The characters leading the early 22nd century colonization mission are patterned after the concept from “Alien”: a ragtag bunch. Katherine Waterston (“Fantastic Beasts and Where to Find Them”) is Daniels, whose husband Branson (James Franco, for some reason) is the original captain who is killed in a horrific fire inside his cryo-pod. She stands as the sympathetic audience surrogate, and clashes with Oram, who means well but overthinks things. He’s religious but tries to avoid being accused of using faith in his decision-making; a viewer gets the sense that the writers were trying for something deeper than what ends up on screen.

Danny McBride (“Eastbound and Down”) trades his goofiness for gruffness as pilot Tennessee, and Walter (Fassbender) is a Southern-accented model from the David series. The others are more or less xenomorph fodder, but collectively, they are an enjoyable batch to follow.

We’re now firmly in an era when special effects are so good they’re hardly worth commenting on, and such is the case with “Covenant,” where we get wonderfully horrific attack scenes featuring various incarnations of the disgusting embryonic xenomorphs. As the title and the trailer bluntly reveal, we then see the actual xenomorphs, and the ole facehugger and chestburster scenes haven’t lost their thrill, even if they aren’t necessarily shocking.

Simply as a piece of entertainment, “Covenant” works, but fans of the saga will be interested in the themes and connections, so I’ll post a SPOILER WARNING here.
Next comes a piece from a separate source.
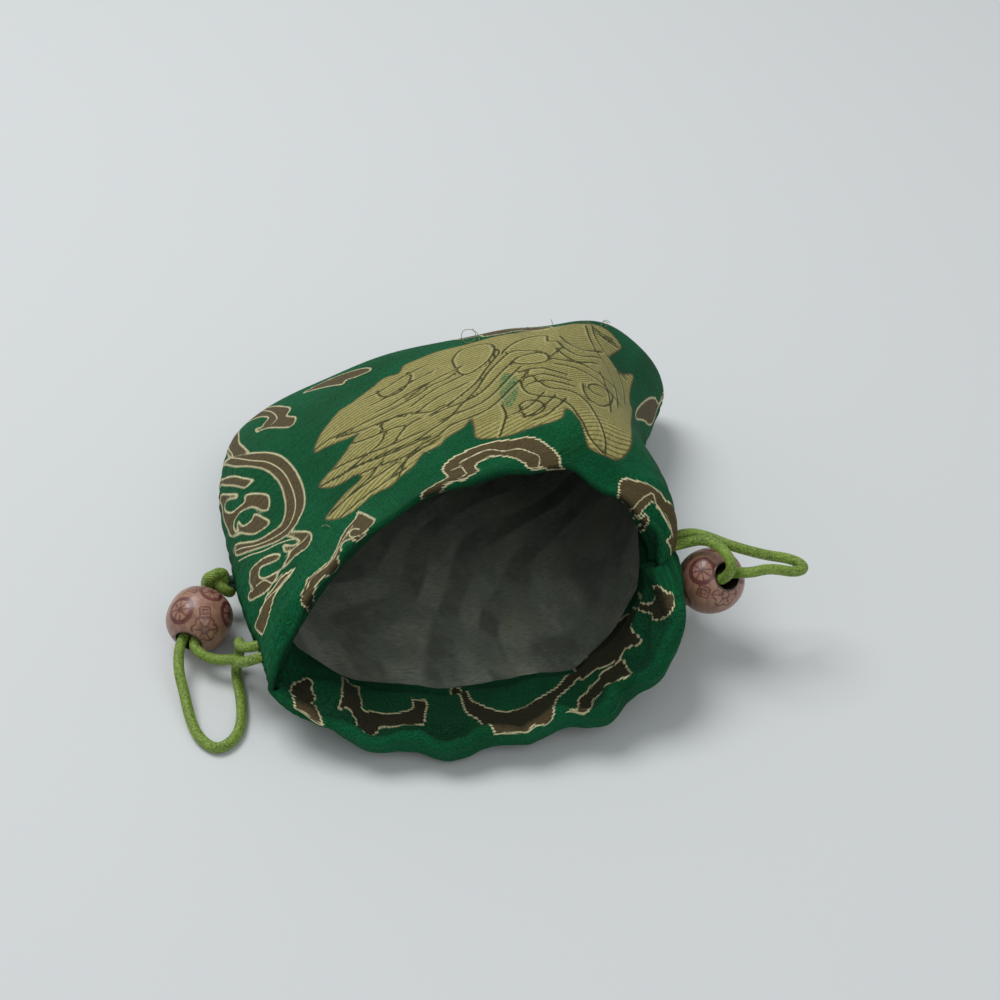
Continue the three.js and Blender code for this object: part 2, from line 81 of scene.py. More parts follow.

“Covenant” definitively reveals that David is the antagonist of the “Prometheus” saga, and he is a great villain, not only because of the creepily calm portrayal by Fassbender, but also because of the slow-burn manner in which Scott peels back the android’s thought process and actions. In the flashback prologue, David casually notes that God created humans, and humans created him, but he will live forever, whereas humans will not. A miffed Weyland orders David to prepare his tea, and he follows his duty, but we get an inkling that David wants to use his long lifespan to create something, thus putting an ominous shroud on everything we saw in “Prometheus.”

Confirming our suspicions, we learn that in the 10 years since “Prometheus,” David used Dr. Elizabeth Shaw (Noomi Rapace) as a test subject on which to perfect his new species, and that he wiped out the planet’s Engineers with an instant plague. As we learned in “Prometheus,” the Engineers created humans, so things have now come full circle. (The word “covenant” means “contract” and “bond,” and I think we’re seeing a dark, inescapable connection between creators and their creations.)

But it’s not over yet: As she settles into cryosleep for the journey to the new colony planet at “Covenant’s” end, Daniels realizes the robot is not Walter but rather David. David tells Walter earlier in the film that humans are on their way out, as evidenced by the fact that they are desperately fleeing a dying Earth for colony planets. (By the time of “Alien Resurrection,” Earth is nearly uninhabitable.) However, David perhaps sees value in those 2,000 colonists as breeding stock.

But as much as “Covenant” is a grand creation saga, it riffs on its predecessors a bit too much to stand out as a distinct entry, at least for the casual observer. Passengers being killed in their pods calls to mind the controversial opening of “Alien 3,” as does the fact that Daniels and Tennessee are at the mercy of David at the end of the film, similar to how Ripley, Hicks and Newt are at the mercy of a stowaway xenomorph. The way our heroes close doors to shepherd the alien through the ship calls to mind “Alien 3’s” mining tunnels. The climactic scene where Daniels tries to blow the xenomorph out of a docking bay filled with heavy equipment will have “Aliens” popping into everyone’s head.

“Covenant” deserves credit for its less claustrophobic human vs. proto-xenomorph battles among the grass fields of the Engineers’ planet, as well as its coup de grace: Daniels shooting at an alien on the bridge of an open-air cargo hauler as Tennessee tries to steady it while a loose crane swings around. Your mileage may vary on whether this sequence is too blockbustery for this generally gritty franchise.

But certainly, we come out of “Covenant” with a less muddied picture of what’s going on, and what the major players’ goals are. The saga still needs to explain how xenomorphs exist BEFORE they are created by David, in the contemporary-set “Alien vs. Predator” films, plus the “Predator 2” cameo. A time-travel twist a la “Planet of the Apes” springs to mind, but this is sci-fi, so there are plenty of possibilities. At any rate, Scott and company – barring box-office returns so low that the saga pulls a “Divergent” series and ends before the story is done – will have two more films to explain it.